--- start of TASK DATA ---
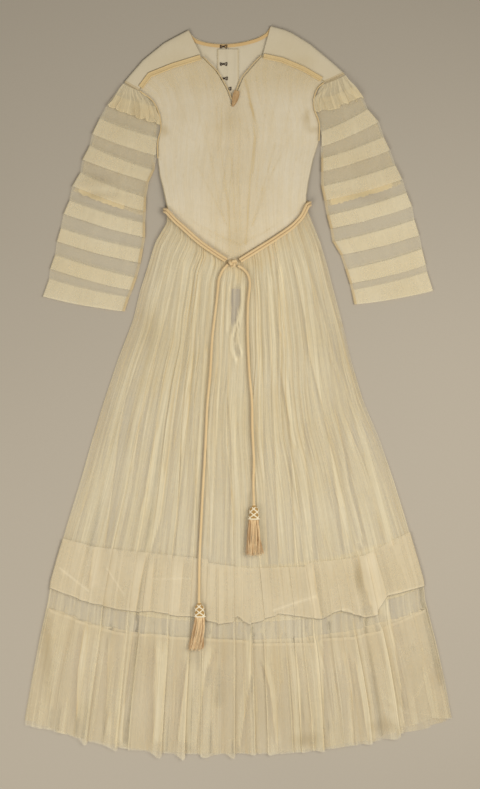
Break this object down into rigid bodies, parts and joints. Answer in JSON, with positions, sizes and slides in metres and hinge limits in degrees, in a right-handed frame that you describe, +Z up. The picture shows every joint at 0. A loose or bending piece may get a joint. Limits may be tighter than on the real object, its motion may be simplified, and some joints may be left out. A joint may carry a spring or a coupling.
{
  "type": "maxi dress laid flat",
  "caption": "Long sheer gathered gown with V neck, tucked sleeves, deep hem and a tasselled cord belt, laid flat on its back.",
  "frame": {"origin": "middle of the gown's outline as it lies, on the surface that it lies on", "axes": "+Y from the hem towards the neck, +Z up out of the surface, +X to the viewer's right"},
  "size_m": [0.8294, 1.4339, 0.0199],
  "materials": {
    "sheer_cotton": "sheer undyed cotton, matt, slightly yellowed",
    "cotton_lining": "plain close-woven white cotton, matt",
    "tan_tape": "narrow tan tape, matt",
    "tan_cord": "twisted tan cord",
    "peach_fringe": "peach-tan thread fringe with a wound white and gold head",
    "iron_hook": "blackened iron wire"
  },
  "bodies": {
    "root": {"skirt": "sheer_cotton", "skirt_tuck": "sheer_cotton", "skirt_hem": "sheer_cotton", "bodice_front": "sheer_cotton", "bodice_lining": "cotton_lining", "bodice_back_l": "sheer_cotton", "bodice_back_r": "sheer_cotton", "back_placket": "sheer_cotton", "shoulder_band_l": "sheer_cotton", "shoulder_band_r": "sheer_cotton", "armhole_piping_l": "sheer_cotton", "armhole_piping_r": "sheer_cotton", "neck_piping": "sheer_cotton", "neck_tape": "tan_tape", "neck_tab": "tan_tape", "hook_1": "iron_hook", "hook_2": "iron_hook", "hook_3": "iron_hook", "hook_4": "iron_hook", "sleeve_l": "sheer_cotton", "sleeve_r": "sheer_cotton", "sleeve_lining_l": "cotton_lining", "sleeve_lining_r": "cotton_lining", "sleeve_ruffle_l": "sheer_cotton", "sleeve_ruffle_r": "sheer_cotton", "belt_upper": "tan_cord", "belt_lower": "tan_cord", "belt_knot": "tan_cord", "cord_left": "tan_cord", "cord_right": "tan_cord", "tassel_left": "peach_fringe", "tassel_right": "peach_fringe"}
  },
  "joints": []
}
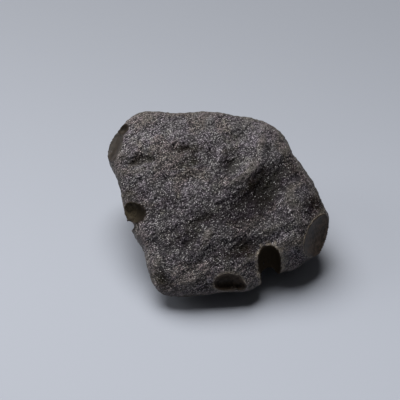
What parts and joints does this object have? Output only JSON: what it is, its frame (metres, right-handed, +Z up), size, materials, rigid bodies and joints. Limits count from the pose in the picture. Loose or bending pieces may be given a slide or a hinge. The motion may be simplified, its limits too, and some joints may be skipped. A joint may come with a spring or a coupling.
{
  "type": "tektite",
  "caption": "Dark natural glass stone with a broad granular face, smooth scooped scars, a deep notch and a small flat foot to rest on.",
  "frame": {"origin": "on the surface it rests on, under the middle of the stone's box", "axes": "+Z up from the flat foot, +X to the right along the longest side, -Y towards the low edge of the broad face"},
  "size_m": [0.0556, 0.0509, 0.0264],
  "materials": {
    "tektite_glass": "dark natural glass, finely granular and sparkling on the skin, smooth and brown-black in the scooped scars"
  },
  "bodies": {
    "root": {"tektite": "tektite_glass"}
  },
  "joints": []
}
--- end of TASK DATA ---
INSTRUCTION ▸
Where a line holds "hinge", copy that line.

TASK RESULT ▸
Break this object down into rigid bodies, parts and joints. Answer in JSON, with positions, sizes and slides in metres and hinge limits in degrees, in a right-handed frame that you describe, +Z up. The picture shows every joint at 0. A loose or bending piece may get a joint. Limits may be tighter than on the real object, its motion may be simplified, and some joints may be left out. A joint may carry a spring or a coupling.
What parts and joints does this object have? Output only JSON: what it is, its frame (metres, right-handed, +Z up), size, materials, rigid bodies and joints. Limits count from the pose in the picture. Loose or bending pieces may be given a slide or a hinge. The motion may be simplified, its limits too, and some joints may be skipped. A joint may come with a spring or a coupling.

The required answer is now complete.